The evidence shows that the appellant produced forged vouchers to the Treasury in consequence of which he was given two cheques to cash at the bank al the B.W.A. It was proved that be received £450 in notes. His house was subsequently searched and a sum of £426 in notes was found, some of them tied up in bank wrappers. The evidence of the bank cashier was that there were a number of bundles of £50 each, but when they were found, two of the bundles contained £100 each, but those bundles were simply tied together with string, indicating they were put together later. The appellant was asked by the police where he got these large sums of notes from, and he replied they were the proceeds of a lorry which he had sold, but he did not produce any evidence of such a sale. It was contended by Mr. Mbanefo that there was no obligation upon the appellant to give any explanation about this money, as the onus of proof rested all the time on the Crown to prove the identity of the notes. As to this, the burden of proof is used in two senses which are sometimes confused. “The expression may mean the burden of establishing of a case or it may mean the burden of introducing evidence. In the first sense it always rests on the prosecution, who must prove the guilt of the accused beyond reasonable doubt; but the burden of proof in the second sense, i.e. of introducing evidence, rests on the prosecution in the first instance but may subsequently shift to the defence; for example, where the subject matter is peculiarly within the accused’s knowledge. In the present case, the circumstances were such, in our opinion, as to call for some explanation. The explanation he gave was one which the Court, in our view, quite justifiably did not accept. This ground of appeal, which was the only one argued, therefore, fails.

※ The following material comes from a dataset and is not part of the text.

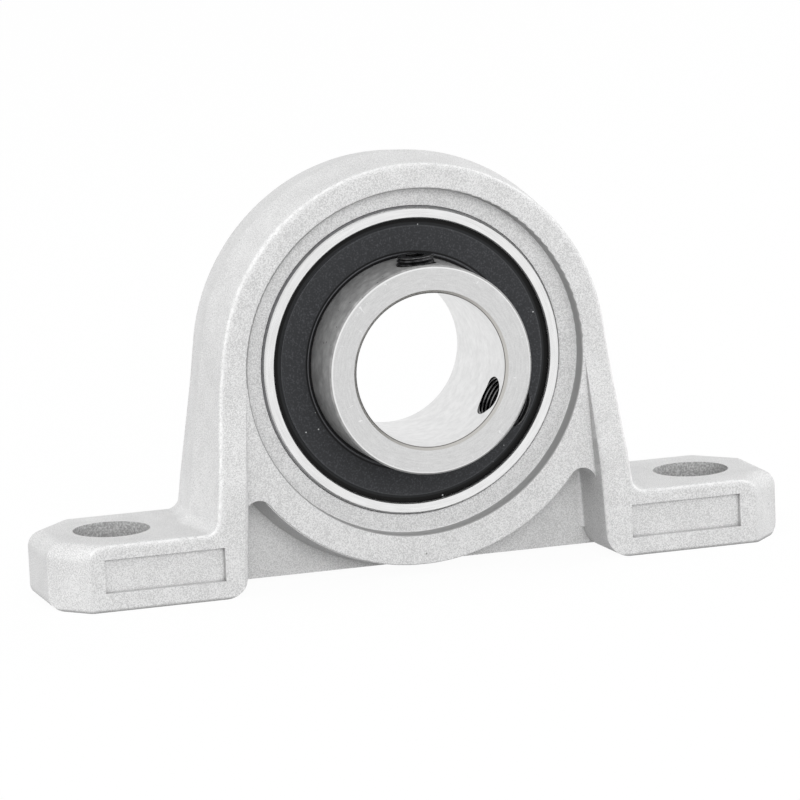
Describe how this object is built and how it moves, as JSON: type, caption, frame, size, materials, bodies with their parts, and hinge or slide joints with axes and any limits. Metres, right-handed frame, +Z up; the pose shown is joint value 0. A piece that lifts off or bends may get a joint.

The appellant, as I have already said, was charged and convicted of stealing, but in the opinion of this Court the charge should have been one of obtaining by false pretences. “If,” said Parke, B., “a person through the fraudulent representations of another, delivers to him a chattel, intending to pass the property in it, the latter cannot be indicted for larceny, but only for obtaining the chattel under false pretences” (Powell v. Hoyland (1)). That, in our opinion, is what happened in the present case. The appellant by the production of a forged voucher falsely pretended that he was entitled to the amount in question, and in consequence of that false pretence the Treasury Clerk gave him a cheque in the course of his duty intending to pass not only the possession but the property. This being so, this Court substitutes for the verdict “guilty of stealing” of the Court below, a verdict of “guilty of obtaining money by false pretences”. The sentence of four years’ hard labour passed by the trial Court is affirmed. The appeal in regard to the restitution of the money is dismissed.
Appeal dismissed but conviction varied. Verdict of guilty of obtaining money by false pretences substituted.